— Begin —

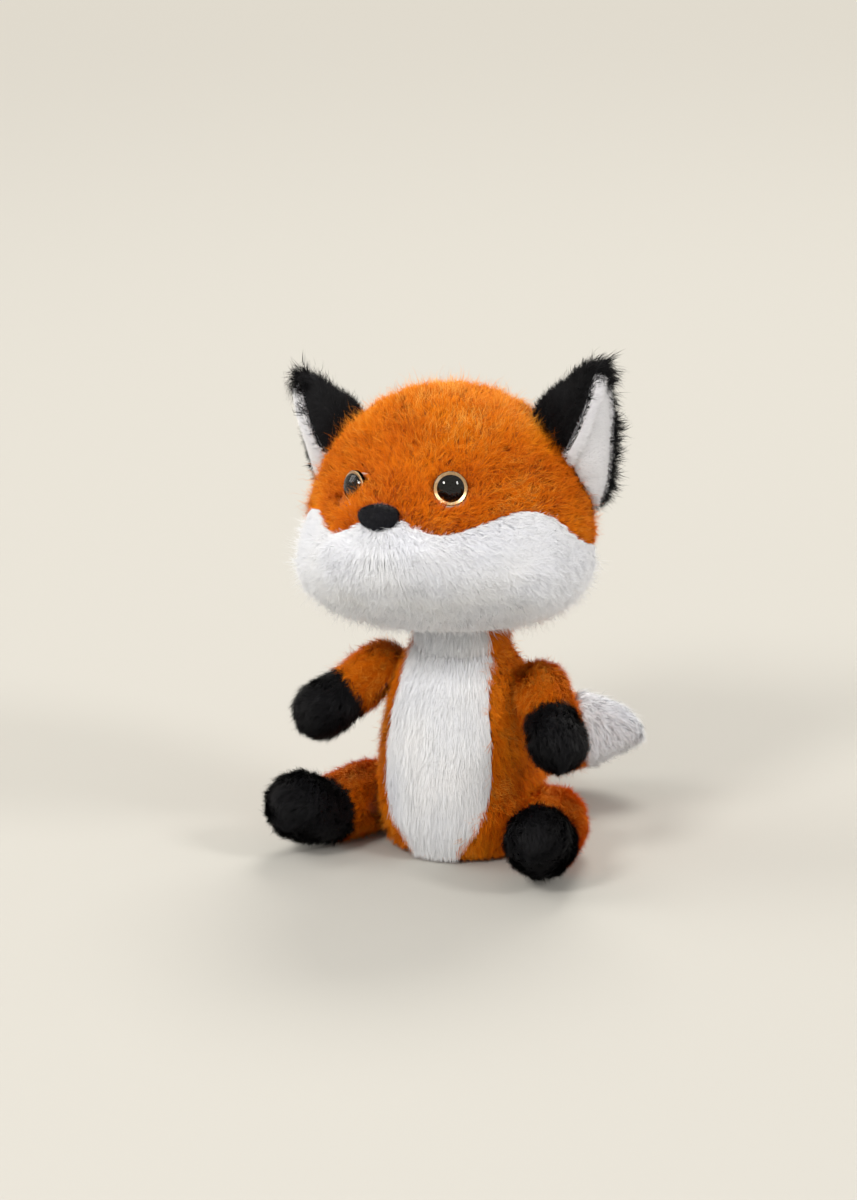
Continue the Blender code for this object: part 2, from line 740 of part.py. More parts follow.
def make_torso():
    outline = belly_outline()
    reach = TORSO_HALF_DEPTH + OVERRUN
    white_side = prism("belly_side", outline, -reach, 0)
    orange_side = prism("back_side", grown_outline(outline, GAP), -reach, GAP)
    floor = half_space("floor_plane", (0, 0, 0), (0, 0, -1))
    pieces = []
    for name, finish in (("back_cover", "orange plush"), ("belly_panel", "white plush")):
        skin = torso_form()
        highest = max(skin.verts, key=lambda vertex: vertex.co.z)
        bmesh.ops.delete(skin, geom=[highest], context="VERTS")
        cover = add_object(name, skin, finish)
        thicken(cover, LONG_PILE_WALL)
        pieces.append(cover)
    back, belly = pieces
    cut(back, floor, orange_side)
    keep(belly, white_side)
    cut(belly, floor)

    seat_hole = add_cutter(
        "seat_hole", cylinder_form(SEAT_RADIUS + GAP, OVERRUN + TORSO_HEIGHT, SEAT_SEGMENTS)
    )
    seat_hole.location.z = -TORSO_HEIGHT
    cut(back, seat_hole)
    add_object(
        "seat_panel",
        cylinder_form(SEAT_RADIUS, SEAT_PANEL_THICKNESS, SEAT_SEGMENTS),
        "orange plush",
    )

    filling = add_object(
        "torso_filling", inset(torso_form(), LONG_PILE_WALL + GAP), "stuffing"
    )
    base = SEAT_PANEL_THICKNESS + GAP
    cut(filling, half_space("filling_base", (0, 0, base), (0, 0, -1)))

    pouch_form = cylinder_form(POUCH_RADIUS, POUCH_HEIGHT, SEAT_SEGMENTS)
    pouch = add_object("pellet_pouch", pouch_form, "pouch cloth")
    pouch.location.z = base
    rounding = pouch.modifiers.new("edge", "BEVEL")
    rounding.width = POUCH_EDGE
    rounding.segments = 2
    rounding.limit_method = "ANGLE"
    room = cylinder_form(POUCH_RADIUS + GAP, POUCH_HEIGHT + GAP + OVERRUN, SEAT_SEGMENTS)
    pocket = add_cutter("pouch_pocket", room)
    pocket.location.z = base - OVERRUN
    cut(filling, pocket)
    return back, belly, filling


# Limbs
def body_side(tilt, side):
    """The flat where a limb lies on the torso: its outward normal and its distance."""
    normal = Vector((math.cos(tilt) * side, 0, math.sin(tilt)))
    form = torso_form()
    reach = max(vertex.co.dot(normal) for vertex in form.verts)
    form.free()
    return normal, reach - FACET_DEPTH


def limb_line(start, way, lift, bend, length):
    """A centre line that starts straight and then bends evenly towards lift."""

    def place(distance):
        if bend == 0:
            return start + way * distance, way
        radius = length / bend
        angle = bend * min(max(distance / length, 0), 1)
        beyond = distance - min(max(distance, 0), length)
        heading = way * math.cos(angle) + lift * math.sin(angle)
        middle = start + way * radius * math.sin(angle) + lift * radius * (1 - math.cos(angle))
        return middle + heading * beyond, heading

    return place


def limb_form(line, stations, radius, length, segments, rings, aside):
    """A swollen, tapering limb round a centre line, its first vertices turned to aside."""

    def shape(unit):
        share = polar_share(unit)
        turn = round_the_axis(unit)
        girth = radius * smooth_radius(stations, share)
        distance = length * share
        middle, heading = line(distance)
        across = aside - heading * aside.dot(heading)
        across.normalize()
        other = heading.cross(across)
        return middle + across * girth * turn.x - other * girth * turn.y

    form = sphere_form(segments, rings, shape)
    bmesh.ops.recalc_face_normals(form, faces=form.faces)
    form.normal_update()
    return form


def make_limb(names, joint, form_maker, plane, split, finishes):
    """Two covers and a filling, cut flat at the body's side and split where the paw starts."""
    plane_point, plane_normal = plane
    split_point, split_way = split
    inner_side = half_space(names[0] + "_side", plane_point, -plane_normal, joint)
    paw_side = half_space(names[0] + "_paw_side", split_point, split_way, joint)
    upper_side = half_space(
        names[0] + "_upper_side", split_point + split_way * GAP, -split_way, joint
    )
    made = []
    for name, finish, tool in zip(names, finishes, (paw_side, upper_side)):
        cover = add_object(name, form_maker(), finish, joint)
        thicken(cover, LONG_PILE_WALL)
        cut(cover, inner_side, tool)
        made.append(cover)
    filling = add_object(
        names[2], inset(form_maker(), LONG_PILE_WALL + GAP), "stuffing", joint
    )
    cut(filling, inner_side)
    return made


def make_arm(torso_pieces, side):
    word = "left" if side > 0 else "right"
    normal, distance = body_side(ARM_TILT, side)
    pivot = Vector((0, 0, ARM_HEIGHT))
    pivot.x = (distance - pivot.z * normal.z) / normal.x
    down = Vector((normal.z * side, 0, -abs(normal.x)))
    ahead = Vector((0, -1, 0))
    way = down * math.cos(ARM_SWING) + ahead * math.sin(ARM_SWING)
    start = normal * (ARM_STAND_OFF + GAP) - way * ARM_RADIUS
    way = way * math.cos(ARM_SPLAY) + normal * math.sin(ARM_SPLAY)
    line = limb_line(start, way, normal, 0, ARM_LENGTH)
    joint = add_joint(word + "_arm_joint", pivot)

    def arm_form():
        return limb_form(
            line, ARM_WIDTH_SHARES, ARM_RADIUS, ARM_LENGTH + ARM_RADIUS,
            LIMB_SEGMENTS, LIMB_RINGS, normal,
        )

    names = [word + "_arm_sleeve", word + "_arm_paw", word + "_arm_filling"]
    split_point, split_way = line(ARM_LENGTH * ARM_PAW_SHARE)
    make_limb(
        names, joint, arm_form, (normal * GAP, normal), (split_point, split_way),
        ("orange plush", "black plush"),
    )
    facet = half_space(word + "_shoulder_facet", pivot, normal)
    for piece in torso_pieces:
        cut(piece, facet)


def make_leg(torso_pieces, side):
    word = "left" if side > 0 else "right"
    normal, distance = body_side(LEG_TILT, side)
    pivot = Vector((0, LEG_AHEAD, LEG_RADIUS + SEAT_CLEARANCE))
    pivot.x = (distance - pivot.z * normal.z) / normal.x
    ahead = Vector((0, -1, 0))
    outward = Vector((side, 0, 0))
    way = ahead * math.cos(LEG_SPLAY) + outward * math.sin(LEG_SPLAY)
    start = outward * (LEG_STAND_OFF + GAP) - ahead * LEG_RADIUS
    upward = Vector((0, 0, 1))
    line = limb_line(start, way, upward, 0, LEG_LENGTH)
    joint = add_joint(word + "_leg_joint", pivot)

    def bent(distance):
        """The leg runs straight to the ankle, where the foot turns up."""
        ankle = LEG_LENGTH * LEG_PAW_SHARE
        if distance <= ankle:
            return line(distance)
        foot = LEG_LENGTH - ankle
        turned_up = limb_line(line(ankle)[0], way, upward, LEG_TOE_LIFT, foot)
        return turned_up(distance - ankle)

    def leg_form():
        return limb_form(
            bent, LEG_WIDTH_SHARES, LEG_RADIUS, LEG_LENGTH + LEG_RADIUS,
            LIMB_SEGMENTS, LIMB_RINGS, outward,
        )

    names = [word + "_leg_cover", word + "_leg_paw", word + "_leg_filling"]
    split_point, split_way = line(LEG_LENGTH * LEG_PAW_SHARE)
    make_limb(
        names, joint, leg_form, (normal * GAP, normal), (split_point, split_way),
        ("orange plush", "black plush"),
    )
    facet = half_space(word + "_hip_facet", pivot, normal)
    for piece in torso_pieces:
        cut(piece, facet)


# Tail
def make_tail(torso_pieces):
    pivot = Vector((0, TORSO_HALF_DEPTH - TAIL_ROOT_SINK, TAIL_ROOT_HEIGHT))
    joint = add_joint("tail_joint", pivot)
    behind = Vector((0, math.cos(TAIL_LIFT), math.sin(TAIL_LIFT)))
    leftward = Vector((1, 0, 0))
    start = -behind * TAIL_ROOT_RADIUS
    straight = limb_line(start, behind, leftward, 0, TAIL_STRAIGHT)
    curled = limb_line(
        straight(TAIL_STRAIGHT)[0], behind, leftward, TAIL_CURL, TAIL_LENGTH - TAIL_STRAIGHT
    )

    def line(distance):
        """The tail leaves the seat straight and then curls round."""
        if distance <= TAIL_STRAIGHT:
            return straight(distance)
        return curled(distance - TAIL_STRAIGHT)

    def tail_form():
        return limb_form(
            line, TAIL_WIDTH_SHARES, TAIL_RADIUS, TAIL_LENGTH,
            TAIL_SEGMENTS, TAIL_RINGS, Vector((0, 0, 1)),
        )

    split_point, split_way = line(TAIL_LENGTH * TAIL_TIP_SHARE)
    tip_side = half_space("tail_tip_side", split_point, split_way, joint)
    root_side = half_space(
        "tail_root_side", split_point + split_way * GAP, -split_way, joint
    )
    for name, finish, tool in (
        ("tail_cover", "orange plush", tip_side),
        ("tail_tip", "white plush", root_side),
    ):
        skin = tail_form()
        root = min(skin.verts, key=lambda vertex: vertex.co.y)
        bmesh.ops.delete(skin, geom=[root], context="VERTS")
        cover = add_object(name, skin, finish, joint)
        thicken(cover, LONG_PILE_WALL)
        cut(cover, tool)
    add_object("tail_filling", inset(tail_form(), LONG_PILE_WALL + GAP), "stuffing", joint)

    seat = add_cutter(
        "tail_seat",
        sphere_form(NECK_SEGMENTS, NECK_RINGS, neck_shape(TAIL_ROOT_RADIUS + SEAT_CLEARANCE)),
        joint,
    )
    for piece in torso_pieces:
        cut(piece, seat)


for leftover in list(bpy.data.objects):
    bpy.data.objects.remove(leftover)
parts = fresh_collection("plush fox")
cutters = fresh_collection("cutters")

back_cover, belly_panel, torso_filling = make_torso()
torso_covers = (back_cover, belly_panel, torso_filling)

neck_joint = add_joint("neck_joint", (0, 0, NECK_HEIGHT))
head_joint = add_joint("head_joint", (0, 0, 0), (-HEAD_PITCH, -HEAD_ROLL, 0), neck_joint)
head_middle = add_joint(
    "head_middle", (0, -HEAD_AHEAD_OF_NECK, HEAD_ABOVE_NECK), parent=head_joint
)
crown_cover, muzzle_panel, head_filling = make_head(head_middle)
make_nose(head_middle, crown_cover, muzzle_panel, head_filling)
for way_round in (1, -1):
    make_eye(head_middle, crown_cover, head_filling, way_round)
    make_ear(head_middle, way_round)
    make_arm(torso_covers, way_round)
    make_leg(torso_covers, way_round)
make_tail(torso_covers)
make_neck(neck_joint, (crown_cover, muzzle_panel, head_filling) + torso_covers)
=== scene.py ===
"""Looks of the plush fox: soft skins, stuffing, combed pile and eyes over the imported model.

Metres, in the part's own frame: +Z up, the fox faces -Y and its left side is +X. Each cover of the
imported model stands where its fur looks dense. Here it becomes a thinner skin, set in from that
surface, and the strands of its pile grow from the skin to the surface and a little past it.
"""

import json
import math

import bmesh
import bpy
import numpy as np
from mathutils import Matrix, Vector
from mathutils.bvhtree import BVHTree
from mathutils.kdtree import KDTree


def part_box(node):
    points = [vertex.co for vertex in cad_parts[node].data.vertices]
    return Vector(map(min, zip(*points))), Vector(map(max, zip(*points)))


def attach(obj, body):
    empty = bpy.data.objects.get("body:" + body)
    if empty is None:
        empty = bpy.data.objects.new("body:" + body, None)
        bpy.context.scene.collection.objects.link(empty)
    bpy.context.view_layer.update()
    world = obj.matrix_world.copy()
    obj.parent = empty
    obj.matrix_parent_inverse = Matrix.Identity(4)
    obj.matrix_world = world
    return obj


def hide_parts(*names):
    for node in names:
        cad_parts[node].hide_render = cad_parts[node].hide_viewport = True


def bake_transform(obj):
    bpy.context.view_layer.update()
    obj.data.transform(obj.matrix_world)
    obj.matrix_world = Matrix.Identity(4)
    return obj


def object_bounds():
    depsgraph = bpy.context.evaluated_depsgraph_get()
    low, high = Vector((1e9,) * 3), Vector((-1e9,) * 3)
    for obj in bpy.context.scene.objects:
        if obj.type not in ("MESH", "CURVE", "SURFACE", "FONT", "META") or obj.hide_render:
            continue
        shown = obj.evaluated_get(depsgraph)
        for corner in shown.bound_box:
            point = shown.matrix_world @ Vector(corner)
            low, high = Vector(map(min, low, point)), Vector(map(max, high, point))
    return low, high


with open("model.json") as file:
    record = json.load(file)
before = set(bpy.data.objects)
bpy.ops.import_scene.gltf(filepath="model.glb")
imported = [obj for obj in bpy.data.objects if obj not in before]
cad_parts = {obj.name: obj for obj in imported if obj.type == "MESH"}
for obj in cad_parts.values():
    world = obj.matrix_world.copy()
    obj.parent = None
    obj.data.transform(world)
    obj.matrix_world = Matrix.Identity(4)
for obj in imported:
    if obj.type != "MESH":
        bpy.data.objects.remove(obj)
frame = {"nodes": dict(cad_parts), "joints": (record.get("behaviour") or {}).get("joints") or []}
cad_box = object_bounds()

# Covers: how thick they are, and where their skins lie under the dense surface
WALL = 0.0060
TIP_WALL = 0.0043
OUTER_SHARE = 0.75
OUTER_FACING = 0.5
SKIN_DEPTH = 0.0035
WHITE_DEPTH = 0.0022

# Eyes, repeated from the model
EYE_RADIUS = 0.0080
EYE_DOME_HEIGHT = 0.0042
EYE_BACKING = 0.0014

# Arrays from meshes
MICROMETRES = 1e6
TINY = 1e-12


def mesh_arrays(node):
    """A node's vertices and triangles."""
    mesh = frame["nodes"][node].data
    mesh.calc_loop_triangles()
    points = np.empty(len(mesh.vertices) * 3)
    mesh.vertices.foreach_get("co", points)
    corners = np.empty(len(mesh.loop_triangles) * 3, dtype=np.int32)
    mesh.loop_triangles.foreach_get("vertices", corners)
    return welded(points.reshape(-1, 3), corners.reshape(-1, 3))


def welded(points, faces):
    """The same surface with one vertex at each place."""
    keys = np.round(points * MICROMETRES).astype(np.int64)
    _, first, place = np.unique(keys, axis=0, return_index=True, return_inverse=True)
    return points[first], place.reshape(-1)[faces]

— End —

# Task objective
Reproduce, exactly as written, the stretch of lines whose first line is the one with "(0, 0, NECK_HEIGHT))" and whose last line is the one with "zip(*points))), Vector(map(max, zip(*points)))".

# Task answer
neck_joint = add_joint("neck_joint", (0, 0, NECK_HEIGHT))
head_joint = add_joint("head_joint", (0, 0, 0), (-HEAD_PITCH, -HEAD_ROLL, 0), neck_joint)
head_middle = add_joint(
    "head_middle", (0, -HEAD_AHEAD_OF_NECK, HEAD_ABOVE_NECK), parent=head_joint
)
crown_cover, muzzle_panel, head_filling = make_head(head_middle)
make_nose(head_middle, crown_cover, muzzle_panel, head_filling)
for way_round in (1, -1):
    make_eye(head_middle, crown_cover, head_filling, way_round)
    make_ear(head_middle, way_round)
    make_arm(torso_covers, way_round)
    make_leg(torso_covers, way_round)
make_tail(torso_covers)
make_neck(neck_joint, (crown_cover, muzzle_panel, head_filling) + torso_covers)
=== scene.py ===
"""Looks of the plush fox: soft skins, stuffing, combed pile and eyes over the imported model.

Metres, in the part's own frame: +Z up, the fox faces -Y and its left side is +X. Each cover of the
imported model stands where its fur looks dense. Here it becomes a thinner skin, set in from that
surface, and the strands of its pile grow from the skin to the surface and a little past it.
"""

import json
import math

import bmesh
import bpy
import numpy as np
from mathutils import Matrix, Vector
from mathutils.bvhtree import BVHTree
from mathutils.kdtree import KDTree


def part_box(node):
    points = [vertex.co for vertex in cad_parts[node].data.vertices]
    return Vector(map(min, zip(*points))), Vector(map(max, zip(*points)))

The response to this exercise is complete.